Talk about a showstopper.
And the star baker is: No winner this week. Try again when you’ve brought me some candied violets.
Willy Wonka’s Everlasting Gobstoppers, from Roald Dahl’s Charlie and the Chocolate Factory
I’ve never seen the bakers make candy like this: marble-sized hard candies with a magnificent property: “you can suck it and suck it and suck it and suck it and suck it and it will never get any smaller!” At least according to Mr. Wonka himself, who also asserts that “they taste terrific! And they change color once a week! And they never get any smaller! They never disappear! NEVER!” Okay buddy, okay. They’re great, we agree!

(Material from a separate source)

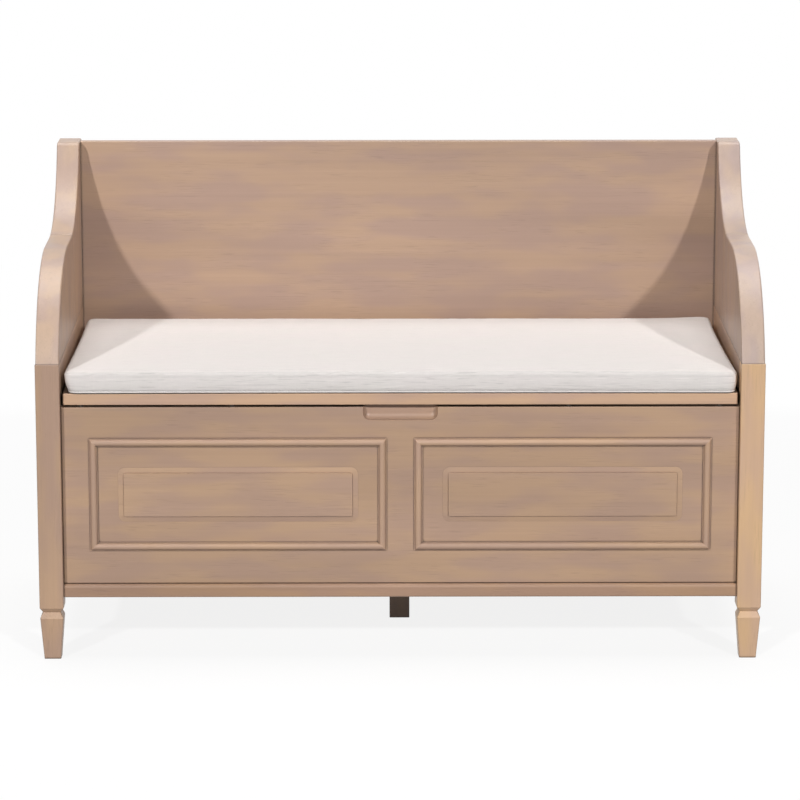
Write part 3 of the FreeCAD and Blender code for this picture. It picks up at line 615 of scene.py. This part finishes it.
# %% Seams, puckers and tucks
seam_strip = 0.0021
seam_depth = 0.0018
pucker_height = 0.00055
pucker_length = 0.016
pucker_reach = 0.009
slack_height = 0.0004
slack_lengths = (0.11, 0.04)
tucks = (
    (-0.456, 0.0024, 0.005),
    (-0.438, 0.0020, 0.004),
    (-0.353, 0.0016, 0.005),
    (0.170, 0.0010, 0.008),
)

seam_points = set()
for edge in cushion_mesh.edges:
    if edge.use_seam:
        seam_points.update(edge.vertices)
seams = kdtree.KDTree(len(seam_points))
lower_seam = []
for index in sorted(seam_points):
    place = cushion_mesh.vertices[index].co.copy()
    seams.insert(place, index)
    if place.z < base_z + edge_height / 2:
        lower_seam.append(place)
seams.balance()

bm = bmesh.new()
bm.from_mesh(cushion_mesh)
seam_lines = [edge for edge in bm.edges if edge.seam]
bmesh.ops.bevel(bm, geom=seam_lines, offset=seam_strip, offset_type="OFFSET", affect="EDGES",
                segments=2, profile=0.5, material=-1)
bm.normal_update()
pulled = 0
for vert in bm.verts:
    place, _, distance = seams.find(vert.co)
    if distance < 0.6 * seam_strip:
        vert.co -= vert.normal * seam_depth
        pulled += 1
        continue
    near = math.exp(-(distance / pucker_reach) ** 2)
    ripple = noise.noise(Vector((vert.co.x, vert.co.y, 3 * vert.co.z)) / pucker_length)
    push = pucker_height * ripple * near
    if vert.normal.z > 0.5:
        long_slack, short_slack = [noise.noise(vert.co / length) for length in slack_lengths]
        push += slack_height * (long_slack + 0.4 * short_slack)
    if vert.normal.y < -0.5:
        for tuck_x, depth, width in tucks:
            push -= depth * math.exp(-((vert.co.x - tuck_x) / width) ** 2)
    if vert.normal.z > -0.5:
        vert.co += vert.normal * push
    vert.co.z = max(vert.co.z, base_z)
print("points on the seams:", pulled, "of", len(bm.verts))

# %% [markdown]
# The weave follows the cloth, so the cover gets a flat pattern of its own: each panel is laid out in
# metres, the border folded down from the edge of the top. A second layer keeps how near each point is
# to a seam, and the cloth is painted darker there, as painted shade in the furrow where the stitches sit.

# %% Lay out the weave
furrow_width = 0.0031
seam_shade = bm.verts.layers.float.new("seam_painted_shade")
for vert in bm.verts:
    distance = seams.find(vert.co)[2]
    vert[seam_shade] = math.exp(-((distance / furrow_width) ** 2))
weave = bm.loops.layers.uv.new("weave")
for face in bm.faces:
    outward = face.calc_center_median() - middle
    for loop in face.loops:
        x, y, drop = loop.vert.co.x, loop.vert.co.y, seam_z - loop.vert.co.z
        if abs(face.normal.z) > 0.6:
            loop[weave].uv = (x, y)
        elif abs(face.normal.y) > abs(face.normal.x):
            edge_y = math.copysign(half.y, outward.y)
            loop[weave].uv = (x, edge_y + math.copysign(drop, outward.y))
        else:
            edge_x = math.copysign(half.x, outward.x)
            loop[weave].uv = (edge_x + math.copysign(drop, outward.x), y)
    face.smooth = True
bm.to_mesh(cushion_mesh)
bm.free()
smoothing = cushion.modifiers.new("smoothing", "SUBSURF")
smoothing.levels = 1
smoothing.render_levels = 1
print("cover:", len(cushion_mesh.polygons), "faces before smoothing")

# %% [markdown]
# The welt is a thin cord in a strip of the same cloth, caught in the lower seam. A curve with a round
# section follows that seam, and is then made a mesh.

# %% Welt
welt_radius = 0.0015
welt_outset = -0.0004

ring = sorted(
    lower_seam,
    key=lambda point: math.atan2((point.y - middle.y) * half.x / half.y, point.x - middle.x),
)
welt_curve = bpy.data.curves.new("welt_path", "CURVE")
welt_curve.dimensions = "3D"
welt_curve.bevel_depth = welt_radius
welt_curve.bevel_resolution = 3
line = welt_curve.splines.new("POLY")
line.points.add(len(ring) - 1)
for spot, point in zip(line.points, ring):
    outward = Vector((point.x - middle.x, point.y - middle.y, 0)).normalized()
    place = point + outward * welt_outset
    spot.co = (place.x, place.y, base_z + welt_radius + 0.0002, 1)
line.use_cyclic_u = True
welt_path = bpy.data.objects.new("welt_path", welt_curve)
bpy.context.scene.collection.objects.link(welt_path)
bpy.context.view_layer.update()
welt_shape = welt_path.evaluated_get(bpy.context.evaluated_depsgraph_get())
welt_mesh = bpy.data.meshes.new_from_object(welt_shape)
bpy.data.objects.remove(welt_path)
welt_weave = welt_mesh.uv_layers.new(name="weave")
for polygon in welt_mesh.polygons:
    from_middle = polygon.center - middle
    run = 0 if abs(from_middle.y) * half.x > abs(from_middle.x) * half.y else 1
    for loop_index in polygon.loop_indices:
        place = welt_mesh.vertices[welt_mesh.loops[loop_index].vertex_index].co
        welt_weave.data[loop_index].uv = (place[run], place.z)
welt = bpy.data.objects.new("cushion_welt", welt_mesh)
bpy.context.scene.collection.objects.link(welt)
print("welt:", len(welt_mesh.polygons), "faces")

# %% [markdown]
# ## Cushion cloth
# The cover is an oat-white plain weave with slubs: here and there a weft thread is thicker and shows as
# a short pale or grey line. Over and under are worked out from the thread counts, and each thread gets
# a rounded height for the bump.


# %% Threads and slubs, in metres on the flat cloth
thread = 0.0011
slub_size = (0.030, 0.0018, 1.0)
band_size = (0.055, 0.0050, 1.0)
warp_slub_size = (0.0014, 0.022, 1.0)
cloud_size = (0.08, 0.05, 1.0)
painted_fold_shade_reach = 0.004


# %% Slub linen
def slub_linen():
    finish = new_finish("slub linen")
    flat = finish.node("ShaderNodeUVMap", {"uv_map": "weave"})
    counts = finish.node("ShaderNodeVectorMath", {"operation": "SCALE"}, {0: flat, "Scale": 1 / thread})
    warp, weft = finish.part(counts, "X"), finish.part(counts, "Y")
    over = (warp.of("FLOOR") + weft.of("FLOOR")) * 0.5
    over = over.of("FRACT") * 2
    across_warp = warp.of("FRACT") * 2 - 1
    across_weft = weft.of("FRACT") * 2 - 1
    warp_height = 1 - across_warp * across_warp
    weft_height = 1 - across_weft * across_weft
    height = warp_height * (1 - over) + weft_height * over

    slubs = finish.pattern(flat, slub_size, 11.0, detail=2.0)
    bands = finish.pattern(flat, band_size, 14.0, detail=2.0)
    warp_slubs = finish.pattern(flat, warp_slub_size, 17.0, detail=2.0)
    thick = finish.step(slubs, 0.58, 0.72)
    grey_thread = finish.step(1 - slubs, 0.57, 0.72)
    cloud = finish.pattern(flat, cloud_size, 23.0, detail=2.0)
    colour = finish.mix(cloud, rgb(240, 232, 230), rgb(237, 233, 228))
    on_border = finish.step(finish.part(flat, "Y").of("ABSOLUTE"), half.y - 0.004, half.y + 0.004)
    threads = 1 + (0.03 + 0.06 * on_border) * thick - (0.05 + 0.10 * on_border) * grey_thread
    painted_seam_shade = finish.node("ShaderNodeAttribute", {"attribute_name": "seam_painted_shade"}, output="Fac")
    shade = (0.93 + 0.05 * height) * threads * (0.985 + 0.03 * bands) * (0.98 + 0.04 * warp_slubs)
    # Painted shade along the seams, in the stitched furrow.
    shade = shade * (1 - 0.30 * painted_seam_shade)
    # Painted shade in the tight folds of the cover.
    shade = shade * finish.dimmed(finish.open_space(painted_fold_shade_reach, 0.45, 0.88), 0.62)
    finish.surface(
        Base_Color=finish.shaded(colour, shade),
        Roughness=0.92,
        Specular_IOR_Level=0.25,
        Sheen_Weight=0.12,
        Sheen_Roughness=0.5,
        Normal=finish.bump(height + 1.5 * slubs + warp_slubs, 0.00022, 0.7),
    )
    return finish.owner


# %% Dress the cushion
linen = slub_linen()
for piece in (cushion, welt):
    dress(piece, linen)
    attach(piece, "cushion")
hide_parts("seat_cushion")
print("cushion pieces:", [piece.name for piece in (cushion, welt)])

# %% [markdown]
# ## Studio
# The picture has two soft lights, one each side of the camera and a little above it, which throw the
# wings' shadows inwards on the back and the cushion. Big lamps close by would blur those shadows away,
# so two sun lamps with a small angle stand for them, and a very wide third one for the pale ceiling.
# The floor is plain and nearly white. What the camera sees of it is helped towards white by the Light
# Path node, while it still takes the bench's shadow.

# %% Lamps
lamp_angles = {"left light": 3.0, "right light": 3.0, "ceiling": 40.0}
lamp_strengths = {"left light": 1.62, "right light": 1.50, "ceiling": 1.70}
lamp_directions = {
    "left light": Vector((0.875, 1.75, -1.0)),
    "right light": Vector((-0.875, 1.75, -1.0)),
    "ceiling": Vector((0.0, -0.15, -1.0)),
}
for name, direction in lamp_directions.items():
    lamp_data = bpy.data.lights.new(name, "SUN")
    lamp_data.energy = lamp_strengths[name]
    lamp_data.angle = math.radians(lamp_angles[name])
    lamp = bpy.data.objects.new(name, lamp_data)
    lamp.rotation_euler = direction.to_track_quat("-Z", "Y").to_euler()
    bpy.context.scene.collection.objects.link(lamp)
print("lamps:", sorted(lamp_directions))

# %% White room
room_light = 0.02

world = bpy.data.worlds.new("white room")
bpy.context.scene.world = world
room = Finish(world)


def seen(finish, *rays):
    """1 for the rays that see the background itself, and 0 for those that only gather its light."""
    shown = finish.node("ShaderNodeLightPath", output=rays[0])
    for ray in rays[1:]:
        shown = finish.node("ShaderNodeMath", {"operation": "MAXIMUM"},
                            {0: shown, 1: finish.node("ShaderNodeLightPath", output=ray)})
    return shown


background_rays = ("Is Camera Ray", "Is Glossy Ray", "Is Transmission Ray")
strength = room_light + (1 - room_light) * seen(room, *background_rays)
room_shader = room.node("ShaderNodeBackground", None, {"Color": (1, 1, 1, 1), "Strength": strength})
room.node("ShaderNodeOutputWorld", None, {"Surface": room_shader})
print("room light:", room_light)

# %% Floor
floor_radius = 6.0
floor_whitening = 0.86
floor_fade = (1.1, 3.2)
floor_bounce = rgb(124, 124, 124)

floor_mesh = bpy.data.meshes.new("floor")
bm = bmesh.new()
bmesh.ops.create_circle(bm, cap_ends=True, segments=96, radius=floor_radius)
bm.to_mesh(floor_mesh)
bm.free()
floor = bpy.data.objects.new("floor", floor_mesh)
bpy.context.scene.collection.objects.link(floor)

floor_finish = new_finish("plain pale floor")
floor_place = floor_finish.object_place()
reach = floor_finish.node("ShaderNodeVectorMath", {"operation": "LENGTH"}, {0: floor_place}, "Value")
far = floor_finish.step(reach, *floor_fade)
shown_rays = seen(floor_finish, *background_rays)
whitened = shown_rays * (floor_whitening + (1 - floor_whitening) * far)
pale = floor_finish.mix(shown_rays, floor_bounce, rgb(255, 255, 255))
matt = floor_finish.node("ShaderNodeBsdfDiffuse", None, {"Color": pale})
glow = floor_finish.node("ShaderNodeEmission", None, {"Color": (1, 1, 1, 1), "Strength": 1.0})
floor_finish.show(floor_finish.node("ShaderNodeMixShader", None, {0: whitened, 1: matt, 2: glow}))
floor_mesh.materials.append(floor_finish.owner)
floor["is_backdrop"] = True
print("floor radius in m:", floor_radius)

# %% [markdown]
# ## Sizes
# The last cell keeps two boxes side by side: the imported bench, and the bench as it is dressed here.
# Cloth may stand a few millimetres proud, and nothing else should.

# %% Write the sizes and finish
shown_low, shown_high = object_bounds()
growth = [max(a - b, c - d) for a, b, c, d in zip(bench_low, shown_low, shown_high, bench_high)]
print("most that each side stands out, in mm:", [round(1000 * side, 2) for side in growth])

Turkish Delight from C. S. Lewis’s The Lion, the Witch, and the Wardrobe
Let’s be real: Turkish Delight is not that good. At least so I’ve heard. But I’m fairly confident that it’s not good enough for Edmund to completely throw over his entire family just to keep eating it—but then again, it’s “the best Turkish Delight. Each piece was sweet and light to the very center and Edmund had never tasted anything more delicious.” And well, also it’s magic Turkish Delight from the pantry of the White Witch. The books’ obsession with the stuff may be because the candy, extremely popular in late Victorian England, has never really been successfully manufactured outside of its country of origin, so it was very exotic—and also a reminder of Christmas realities during wartime. “In Narnia, it is “always winter but never Christmas,” a product of the White Witch’s evil magic,” Cara Strickland writes. “When the White Witch asks Edmund what he’d like best to eat, it’s entirely possible that Lewis was answering for him: the candy that would be most difficult and expensive to obtain. Edmund isn’t just asking the witch for candy, he’s essentially asking her for Christmas, too.”
And the star baker is: I mean, we have to go with Christmas, right?